Withdrawing from Paris?

Former Coalition leader Tony Abbott, who served as prime minister in 2013-15, played a key role in ousting his successor Malcolm Turnbull. Supported by backbenchers Barnaby Joyce, Craig Kelly, Jim Molan and Eric Abetz, Abbott has called for Australia to follow the Trump administration and withdraw from the Paris Agreement on Climate Change.

Although their candidate Peter Dutton lost last month’s contest for prime minister, the conservative rump succeeded in gutting Turnbull’s signature climate policy, the National Energy Guarantee (NEG). Trying to shore up his position, Turnbull hurriedly removed requirements from the NEG that mandated power industry emissions must decrease by 26 per cent from 2005 levels by 2030 (even though many environmentalists argued that the NEG was a weak policy that would have meant no new investment in wind and solar for a decade).

In July, Tony Abbott gave a speech proposing to ditch the global Paris Agreement and re-focus on domestic power prices, rather than Australia’s treaty obligation to reduce greenhouse gas emissions: “As long as we remain in the Paris agreement – which is about reducing emissions, not building prosperity – all policy touching on emissions will be about their reduction, not our well-being. It’s the emissions obsession that’s at the heart of our power crisis and it’s this that has to end for our problems to ease.”

Incoming leader Scott Morrison has split the energy and environment portfolio, appointing Angus Taylor as the new Energy Minister. Taylor is a fervent opponent of wind power and renewable energy. As a private sector consultant, he called for the abandonment of Australia’s Renewable Energy Target (RET) and has denounced those who believe in anthropogenic climate change as “the new climate religion, recruiting disciples every day, with little basis on fact and everything to do with blind faith.”

Just weeks before the Canberra coup, Taylor stated: “The obsession with emissions at the expense of reliability and affordability has been a massive mistake.”

Melissa Price is the new Minister for the Environment. Before her parliamentary career, Price was a lawyer with Clayton Utz, specialising in the mining industry.

Changes affect the Pacific

Numerous ministers resigned their positions during the chaotic week of plotting in the governing Liberal Party, but outgoing Prime Minister Malcolm Turnbull initially accepted only two resignations: his chief opponent Peter Dutton and the Minister for International Development and the Pacific, Senator Concetta Fierravanti-Wells.

The conservative NSW Senator is a close ally of Tony Abbott. She had a fractious relationship with outgoing Foreign Minister Julie Bishop, who lost the Deputy Prime Ministership and retired to the backbench along with Turnbull.

Last January, Fierravanti-Wells attacked Chinese investment in the Pacific as “roads to nowhere” and “white elephants”, comments which were downplayed by Bishop and condemned by Forum chair Tuilaepa.
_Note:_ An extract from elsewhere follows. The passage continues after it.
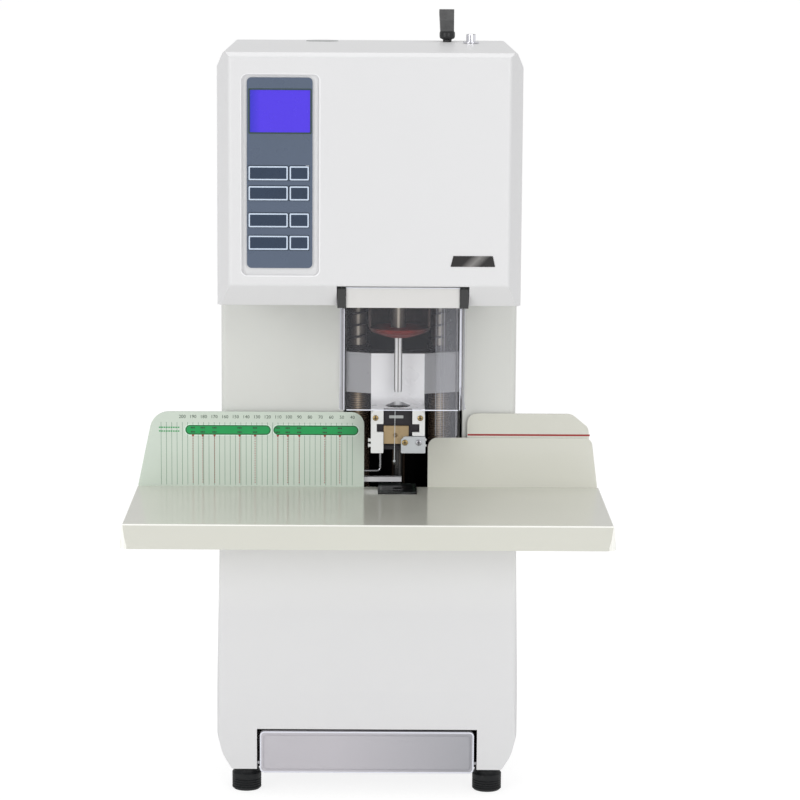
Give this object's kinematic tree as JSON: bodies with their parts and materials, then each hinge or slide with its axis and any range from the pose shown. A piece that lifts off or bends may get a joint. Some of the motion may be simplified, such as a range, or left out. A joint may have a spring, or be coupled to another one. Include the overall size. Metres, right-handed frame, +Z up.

“The comments by the Development Minister have certainly surprised me, indeed, they are quite insulting to the leaders of Pacific Island neighbours,” the Samoan Prime Minister said. “To me the comments seem to question the integrity, wisdom and intelligence of the leaders of the Pacific Islands. These kinds of comments can destroy the excellent relationships existing between Australia and the Pacific Island neighbours, particularly Samoa.”

In her resignation letter last week, Fierravanti-Wells complained that: “In my own portfolio, I was disappointed that my frank and forthright comments regarding China were criticised [by Foreign Minister Bishop]. I am pleased that subsequent events and media scrutiny have fully vindicated me raising these concerns.”

After resigning her ministerial post, Fierravanti-Wells has joined the chorus of conservative MPs opposing the Paris Agreement on Climate Change, stating: “On the energy issue, there needs to be a clear distinction between us and Labour, including considering ditching the Paris Agreement and more coal-fired power.”

The incoming Morrison Cabinet see key changes that affect the Pacific islands region. Former Defence Minister Marise Payne has been elevated to replace Julie Bishop as Foreign Minister, while Trade Minister Steve Ciobo has been replaced by Turnbull loyalist Simon Birmingham.

In a significant step, the incoming government has downgraded the position of the Minister for International Development and the Pacific. The position will now be ranked at Assistant minister level, a junior post in the outer ministry rather than the Cabinet.

The incoming Assistant Minister for International Development and the Pacific, Senator Anne Ruston, is a member of the ruling Liberal Party from the rural area of Renmark in South Australia’s Riverland. In July, Ruston represented Australia at the 15th Forum Fisheries Committee Ministers Meeting in Rarotonga, in her previous role as assistant minister for Agriculture and Water Resources.

There have been calls for the Right’s standard bearers Tony Abbott and Barnaby Joyce to be included in the new Cabinet, but Prime Minister Morrison has rejected this push. Instead, he has appointed Abbott to serve as a special envoy on indigenous affairs, and Joyce as a special envoy on the drought that is ravaging much of New South Wales and southern Queensland.

Despite this, the climate deniers in the governing Liberal and National parties will have an ongoing influence on climate policy in the remaining months of the government. Australia must hold national elections by May next year, and the mid-term replacement of a serving Prime Minister – once again – has badly damaged the government in public opinion polls.

Opposition leader Bill Shorten of the Australian Labour Party (ALP) is calling for an urgent election now, before the coal lobby can inflict any more damage on climate policy – and on Australia’s vulnerable island neighbours.